If you follow this blog, you know my husband and I have moved to Florida. It’s been a long two weeks, but we are now settled in our temporary housing, a nice home in the same community where we will be building a new home. (Yes, another move!)
Here in my new space, my desk sets right next to a window, looking out over some garden palms. Pretty, and I thought maybe peaceful, too. I’d be able to get some work done – a quiet place to work on APHA business and book writing…
Until early last week when I began to hear chirping noises out the window, only to discover that interwoven in the base of the palm fronds, among a tangle of Spanish moss, there sat a bird nest – with babies in it! Since then I have been fascinated (my husband would call it “obsessed”) with all the activity, watching two adult birds leave then return then leave again from no more than 8 feet away. And then, two days ago, I could see the babies for the first time. Two of them, their little yellow beaks wide open, popping up and down inside the nest, chirping loudly and continuously. “We’re hungry! Bring us more food!”
I’ve never been more than casually interested in birds, but of course, this experience has piqued my interest, and I’ve now spent some time studying these birds and their habits. It took me a while to figure out what kind of bird they are. Gray, adults with white underbellies, a white “stripe” through their wings, babies with streaked underbellies. I finally settled on the Northern Mockingbird, which would explain why it was difficult to hear a consistent song. All this observation and study has done some serious damage to all that time I thought I’d be able to devote to catching up on my work!
The babies seem to have two distinct personalities. One seems quite bold, and while waiting for Mom or Dad to bring food (because both Mockingbird parents feed their young) she stands on the rim of the nest waiting, preening her feathers, curious about her world, and looking as if she’s ready to do whatever is next – like fly. Her sibling rarely pops her head up and out of the nest, preferring, it seems, to wait patiently for her next meal.
That observation is what prompted today’s post – the parallels between the baby birds getting ready to fly, and new advocates who prepare to launch their new practices. Some are bold, willing and eager to take flight. Others are more reticent, just hanging on to what they perceive as the security of not-quite-ready-wish-I-could-but-I-just-can’t.
Which bird are you?
I’ve written before on the Paralysis of Analysis. It’s the concept that explains why, when you spend too much time thinking about the potential risk, you lose confidence, and that gets in the way of your launch and success. As a soon-to-be-business-owner, you’ll need to overcome that if you want to be successful.
One big difference, of course, is that no bird ever just gives up, backs away, and continues to do what he or she has always done expecting different results (the definition of insanity, by the way.) Mother Nature will force these birds from their nests, and unless something else gets in their way, they will successfully launch, and will fly and thrive for the rest of their bird lives.

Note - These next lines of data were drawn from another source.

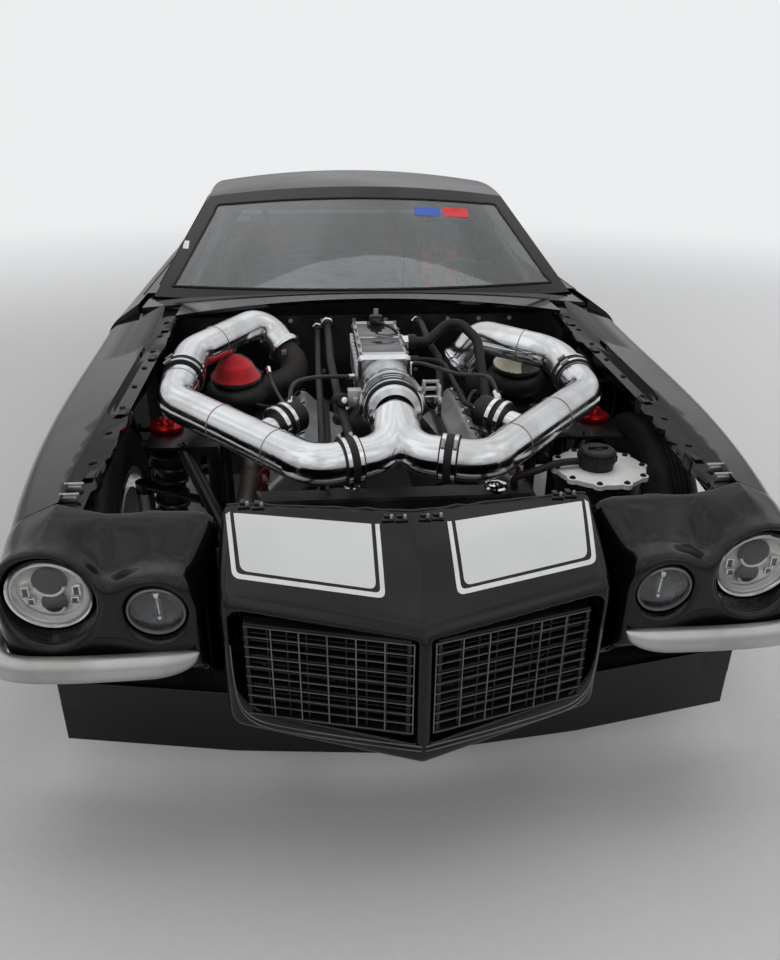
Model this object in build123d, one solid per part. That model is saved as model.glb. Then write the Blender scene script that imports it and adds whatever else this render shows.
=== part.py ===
from build123d import *
import math
import os

# Drag racing coupe, early-seventies two-door shell with a twin-turbo engine in an open bay.
# Millimetres. +X is the car's left side, stations run back from the nose tip, +Z is up.

# Overall sizes
LENGTH = 4775.0
NOSE_Y = -LENGTH / 2
FRONT_AXLE = 958.0
WHEELBASE = 2743.0
REAR_AXLE = FRONT_AXLE + WHEELBASE

# Panels and gaps
SKIN = 6.0
PANEL_GAP = 6.0
DOOR_GAP = 8.0
SEAT = 0.3
GLASS = 5.0

# Body lines
BELT = 868.0
DOOR_FRONT = 1622.0
DOOR_REAR = 2975.0
DOOR_BOTTOM = 262.0
DOOR_TOP_X = 792.0
FENDER_FRONT = 340.0
QUARTER_REAR = 4700.0
DECK_FRONT = 3960.0
DECK_REAR = 4640.0
TAIL_THICK = 23.7
LAMP_R = 72.0
LAMP_Z = 660.0
CROWN = 16.0

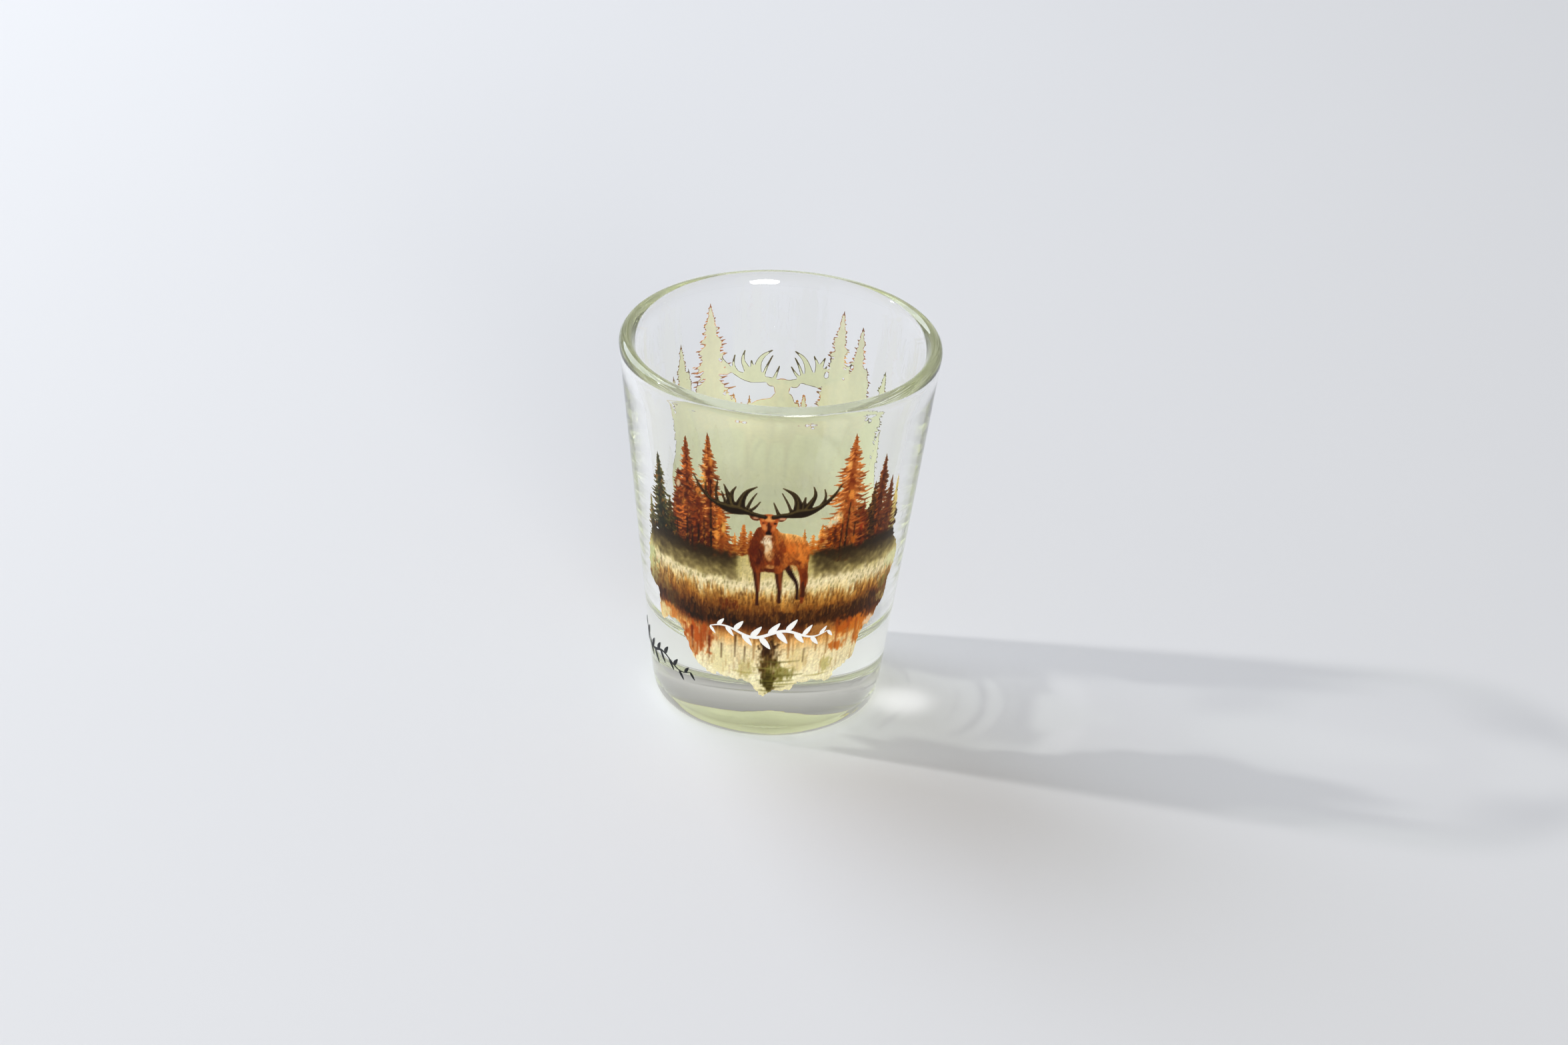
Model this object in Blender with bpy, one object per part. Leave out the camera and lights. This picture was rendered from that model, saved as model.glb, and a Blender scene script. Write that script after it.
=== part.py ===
"""A souvenir shot glass with a forest scene printed on its front and again on its back.

The glass is one pressed piece: a straight cone outside, a rounded lip, a deep cavity over a
thick base, and a shallow hollow under the base that leaves a flat ring to stand on. Each print
is a stack of ink layers wrapped round the cone: an opaque white underbase, the colour ink and
a white sprig. A black sprig is printed low on the left side.

The origin is the middle of the base, at the surface that the glass stands on. +Z is up and
the front print faces -Y. Artwork is laid out flat, in millimetres of arc and of height, and
then wrapped on the cone.
"""

import math

import bmesh
import bpy
from mathutils import Vector
from mathutils.geometry import delaunay_2d_cdt

# Driving dimensions of the glass, in metres.
HEIGHT = 0.0608
RIM_RADIUS = 0.0245
FOOT_RADIUS = 0.0177
LIP_RADIUS = 0.0012
HEEL_RADIUS = 0.0015
BASE_THICKNESS = 0.0140
FLOOR_INNER_RADIUS = 0.0163
FLOOR_FILLET = 0.0035
HOLLOW_RADIUS = 0.0115
HOLLOW_DEPTH = 0.0008

# Ink layers, in metres. Each layer stands clear of what it lies on by the same gap.
INK_THICKNESS = 0.0001
INK_GAP = 0.0003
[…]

Another big difference is that when these baby birds fly, they won’t do so to benefit anyone else. No other creature needs them (until they have babies, of course.) Advocates are in a very different position. When an advocate doesn’t take flight, then potentially thousands of patients and caregivers won’t get what they need. So postponing one’s practice launch (or giving up on it all together) means other people will suffer.
That’s quite a burden.
If you have launched your practice, then kudos to you for jumping out of the nest and getting on with the business of helping others.
And if you haven’t? Well? What are you waiting for? Neither of these baby birds will analyze their ability to take flight. They will just do it.
If these baby birds can do it, you can too!
Update! Within 3 hours of publishing this post, both baby birds had made their first attempt at flight. Neither one did well at first, but 24 hours later they had both improved. Two days later – no more activity in or near the nest at all. Success! (Oh, but I miss watching them!)
Photos: Taken through the window. Top photo is Mom or Dad feeding both babies (two yellow beaks). Middle photo is the bold baby. Bottom photo – see parent in lower left and baby in upper right.